*Dataset extract*:
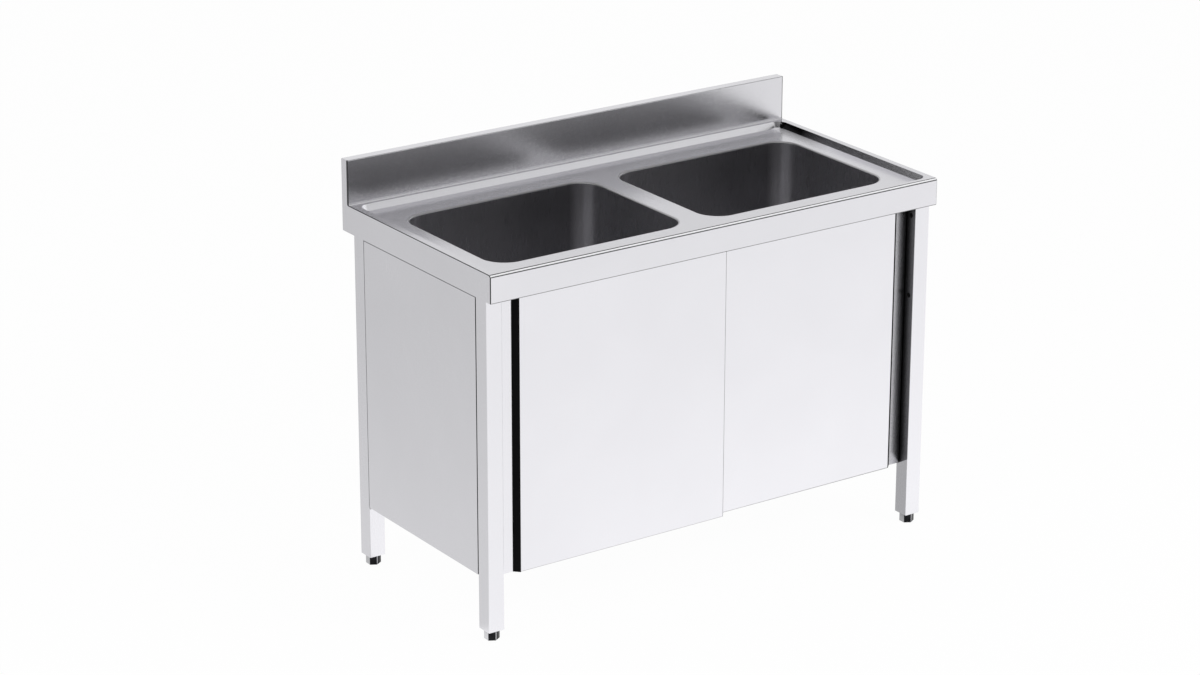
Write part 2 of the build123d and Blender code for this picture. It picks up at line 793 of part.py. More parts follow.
def build_door(side, hand):
    """One door leaf with its skin, liner, core, grip strip and the hangers on it."""
    front, back = door_faces(side)
    plate_y, foot_y = hanger_ys(side)
    hanger_xs = (side * (door_outer_x - hanger_inset), -side * door_inner_x + side * hanger_inset)
    return_z = door_top_z - door_sheet
    foot_z = (return_z - hanger_foot_thickness, return_z)
    foot_middle_y = sum(foot_y) / 2
    screw_places = [
        (hanger_x + way * hanger_screw_pitch / 2, foot_middle_y)
        for hanger_x in hanger_xs
        for way in (-1, 1)
    ]
    inner_x = (-side * (door_inner_x - door_sheet), side * (door_outer_x - door_sheet))
    slot_far_y = back - door_sheet
    slot_near_y = slot_far_y - guide_tab - 2 * touch_clearance

    with BuildPart() as skin:
        extrude(door_section(side, 0, cabinet_bottom), amount=door_top_z - cabinet_bottom)
        cavity = door_section(side, door_sheet, cabinet_bottom + door_sheet)
        extrude(cavity, amount=return_z - cabinet_bottom - door_sheet, mode=Mode.SUBTRACT)
        block(inner_x, (slot_far_y, back), (cabinet_bottom + door_sheet, return_z), Mode.SUBTRACT)
        bottom_return = (cabinet_bottom, cabinet_bottom + door_sheet)
        block(inner_x, (slot_near_y, slot_far_y), bottom_return, Mode.SUBTRACT)
        for hanger_x in hanger_xs:
            half = hanger_width / 2
            block((hanger_x - half, hanger_x + half), plate_y, (return_z, door_top_z), Mode.SUBTRACT)
        for place in screw_places:
            middle = (*place, door_top_z - door_sheet / 2)
            peg(middle, screw_radius + hole_clearance, door_sheet, mode=Mode.SUBTRACT)
    save(skin, f"door_{hand}_skin")

    with BuildPart() as liner:
        block(inner_x, (slot_far_y, back), (cabinet_bottom + door_sheet, return_z))
    save(liner, f"door_{hand}_liner")

    with BuildPart() as core:
        core_x = (-side * (door_inner_x - door_sheet), side * (fold_start - core_clearance))
        block(core_x, (front + door_sheet, slot_far_y), (cabinet_bottom + door_sheet, return_z))
        groove_z = cabinet_bottom + guide_engagement + 2 * door_sheet
        block(core_x, (slot_near_y, slot_far_y), (cabinet_bottom + door_sheet, groove_z), Mode.SUBTRACT)
        for hanger_x in hanger_xs:
            pocket = hanger_width / 2 + core_clearance
            block(
                (hanger_x - pocket, hanger_x + pocket),
                (front + door_sheet, slot_far_y),
                (return_z - hanger_screw_length - core_clearance, return_z),
                Mode.SUBTRACT,
            )
    save(core, f"door_{hand}_core")

    with BuildPart() as grip:
        reach = grip_thickness * math.sqrt(2)
        fold_rise = back - door_flange_thickness - front
        with BuildSketch(Plane.XY.offset(cabinet_bottom)):
            with BuildLine():
                Polyline(
                    (side * fold_start, front),
                    (side * (fold_start + reach), front),
                    (side * (fold_start + fold_rise + reach), front + fold_rise),
                    (side * (fold_start + fold_rise), front + fold_rise),
                    close=True,
                )
            make_face()
        extrude(amount=door_top_z - cabinet_bottom)
    save(grip, f"door_{hand}_grip")

    with BuildPart() as hangers:
        for hanger_x in hanger_xs:
            ends = (hanger_x - hanger_width / 2, hanger_x + hanger_width / 2)
            block(ends, foot_y, foot_z)
            block(ends, plate_y, (foot_z[0], axle_z + hanger_crown))
            middle = (hanger_x, sum(plate_y) / 2, axle_z)
            peg(middle, axle_radius + running_clearance, hanger_thickness, Y_TURN, Mode.SUBTRACT)
        for place in screw_places:
            middle = (*place, sum(foot_z) / 2)
            peg(middle, screw_radius + hole_clearance, hanger_foot_thickness, mode=Mode.SUBTRACT)
    save(hangers, f"door_{hand}_hangers")

    with BuildPart() as hanger_screws:
        for place in screw_places:
            head_z = door_top_z + screw_head_height / 2
            peg((*place, head_z), screw_head_radius, screw_head_height)
            peg((*place, door_top_z - hanger_screw_length / 2), screw_radius, hanger_screw_length)
    save(hanger_screws, f"door_{hand}_screws")

    collar_near = hanger_offset + hanger_thickness
    roller_near = axle_offset - roller_width / 2
    roller_far = axle_offset + roller_width / 2
    head_far = roller_far + touch_clearance + axle_head_height
    with BuildPart() as axles:
        for hanger_x in hanger_xs:
            bars = (
                (axle_radius, hanger_offset, head_far),
                (axle_head_radius, hanger_offset - axle_head_height, hanger_offset),
                (axle_head_radius, collar_near, roller_near - touch_clearance),
                (axle_head_radius, head_far - axle_head_height, head_far),
            )
            for radius, near, far in bars:
                middle_y = track_mid_y + side * (near + far) / 2
                peg((hanger_x, middle_y, axle_z), radius, far - near, Y_TURN)
    save(axles, f"door_{hand}_axles")

    for hanger_x, end in zip(hanger_xs, ("outer", "inner")):
        roller_y = track_mid_y + side * axle_offset
        with BuildPart() as roller:
            peg((hanger_x, roller_y, axle_z), roller_radius, roller_width, Y_TURN)
            with BuildSketch(Plane.XZ.offset(-roller_y)):
                with Locations((hanger_x, axle_z)):
                    Circle(roller_radius)
                    Circle(roller_radius - roller_groove_depth, mode=Mode.SUBTRACT)
            extrude(amount=roller_groove_width / 2, both=True, mode=Mode.SUBTRACT)
            bore = axle_radius + running_clearance
            peg((hanger_x, roller_y, axle_z), bore, roller_width, Y_TURN, Mode.SUBTRACT)
        save(roller, f"roller_{hand}_{end}")


for side, row, hand in ROWS:
    build_door(side, hand)
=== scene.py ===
import json
import math

import bpy
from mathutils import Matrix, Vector


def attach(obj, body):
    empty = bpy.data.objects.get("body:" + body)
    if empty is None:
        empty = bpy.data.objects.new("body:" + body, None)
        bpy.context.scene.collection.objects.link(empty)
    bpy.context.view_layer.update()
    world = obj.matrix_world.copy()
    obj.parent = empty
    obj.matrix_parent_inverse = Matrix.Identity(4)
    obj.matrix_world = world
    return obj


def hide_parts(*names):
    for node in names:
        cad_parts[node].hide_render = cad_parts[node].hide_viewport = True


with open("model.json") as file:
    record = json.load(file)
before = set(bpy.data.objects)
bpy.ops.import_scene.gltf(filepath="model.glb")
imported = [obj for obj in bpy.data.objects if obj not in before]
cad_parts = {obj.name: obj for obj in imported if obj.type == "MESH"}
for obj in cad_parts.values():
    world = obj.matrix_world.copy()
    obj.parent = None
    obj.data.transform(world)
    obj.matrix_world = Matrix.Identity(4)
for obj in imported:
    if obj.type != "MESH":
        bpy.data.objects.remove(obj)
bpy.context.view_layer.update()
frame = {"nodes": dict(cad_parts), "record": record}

# The camera stands in front of the unit's left corner and looks a little down.
CAMERA_PLACE = (-4.364382, -6.144899, 3.243348)
CAMERA_TURN = (1.2211736, -0.0016141, -0.6043366)
CAMERA_LENS = 106.498
SENSOR_WIDTH = 36.0

FLOOR_HALF = 14.0


def deselect_all():
    if bpy.context.mode != "OBJECT":
        bpy.ops.object.mode_set(mode="OBJECT")
    bpy.ops.object.select_all(action="DESELECT")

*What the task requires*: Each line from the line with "for hanger_x, end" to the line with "bpy.data.objects.remove(obj)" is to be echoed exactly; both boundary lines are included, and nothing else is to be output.

*Response to the task*:
    for hanger_x, end in zip(hanger_xs, ("outer", "inner")):
        roller_y = track_mid_y + side * axle_offset
        with BuildPart() as roller:
            peg((hanger_x, roller_y, axle_z), roller_radius, roller_width, Y_TURN)
            with BuildSketch(Plane.XZ.offset(-roller_y)):
                with Locations((hanger_x, axle_z)):
                    Circle(roller_radius)
                    Circle(roller_radius - roller_groove_depth, mode=Mode.SUBTRACT)
            extrude(amount=roller_groove_width / 2, both=True, mode=Mode.SUBTRACT)
            bore = axle_radius + running_clearance
            peg((hanger_x, roller_y, axle_z), bore, roller_width, Y_TURN, Mode.SUBTRACT)
        save(roller, f"roller_{hand}_{end}")


for side, row, hand in ROWS:
    build_door(side, hand)
=== scene.py ===
import json
import math

import bpy
from mathutils import Matrix, Vector


def attach(obj, body):
    empty = bpy.data.objects.get("body:" + body)
    if empty is None:
        empty = bpy.data.objects.new("body:" + body, None)
        bpy.context.scene.collection.objects.link(empty)
    bpy.context.view_layer.update()
    world = obj.matrix_world.copy()
    obj.parent = empty
    obj.matrix_parent_inverse = Matrix.Identity(4)
    obj.matrix_world = world
    return obj


def hide_parts(*names):
    for node in names:
        cad_parts[node].hide_render = cad_parts[node].hide_viewport = True


with open("model.json") as file:
    record = json.load(file)
before = set(bpy.data.objects)
bpy.ops.import_scene.gltf(filepath="model.glb")
imported = [obj for obj in bpy.data.objects if obj not in before]
cad_parts = {obj.name: obj for obj in imported if obj.type == "MESH"}
for obj in cad_parts.values():
    world = obj.matrix_world.copy()
    obj.parent = None
    obj.data.transform(world)
    obj.matrix_world = Matrix.Identity(4)
for obj in imported:
    if obj.type != "MESH":
        bpy.data.objects.remove(obj)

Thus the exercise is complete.